# Input/output question

1. Aug 12, 2005

### asdf1

if y(x)=e^(-h)*(integral *(e^h)*rdx) + ce^(-h)
then why can you look at that equation from this view:
total output = response to the input+response to the initial data

2. Aug 15, 2005

### SGT

The term $$e^{-h}\int{e^{h}rdx}$$ is the response to the input and the term $$ce^{-h}$$ is the response to the initial conditions.

3. Aug 16, 2005

### asdf1

i know, but why?

4. Aug 16, 2005

### SGT

In the expression, $$r(x)$$ is the input and $$c$$ is the initial state. So, the integral is a function of the input and the second term is a function of the initial state.

5. Aug 17, 2005

### asdf1

@@a
i thought c was a constant? why is that particular one the initial state?
r(x) is the input because usually x is the input, right?

6. Aug 17, 2005

### SGT

$$x$$ is the independent variable. $$r(x)$$ is an arbitrary function of the independent variable and is the input to your system. $$c = y(x_0)$$ is the initial value of the dependent variable $$y$$. $$h = a.(x - x_0)$$.
The integral is in reality a definite one.

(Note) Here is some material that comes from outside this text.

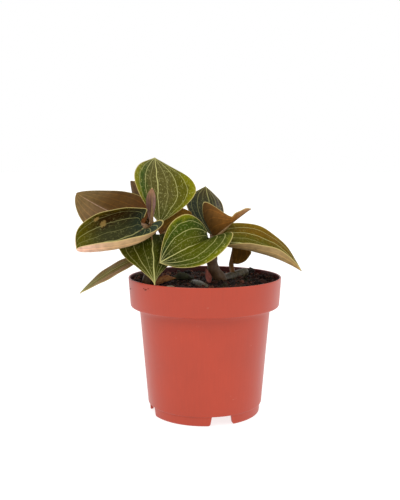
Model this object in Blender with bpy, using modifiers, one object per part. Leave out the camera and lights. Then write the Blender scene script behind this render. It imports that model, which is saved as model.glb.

So:
$$y(x) = e^{-h}\int_{x_0}^{x}e^hr(x')dx' + c e^{-h}$$
At $$x = x_0$$ $$e^{-h} = e^{-a.(x_0 - x_0)} = e^0 = 1$$ and the integral from $$x_0$$ to $$x_0$$ is zero. So,
$$y(x_0) = 0 + c.1 = c$$

7. Aug 18, 2005

### asdf1

thank you very much! :)

8. Aug 18, 2005

### asdf1

by the way, do you mean that a "definite integral" is one that converges?

9. Aug 18, 2005

### SGT

No, a definite integral is one that has specified limits, so its result is a number and not a function of the integration variable. As you can see, in my example, I used x' as integration variable and x as one of the limits. Relative to x', x is a constant.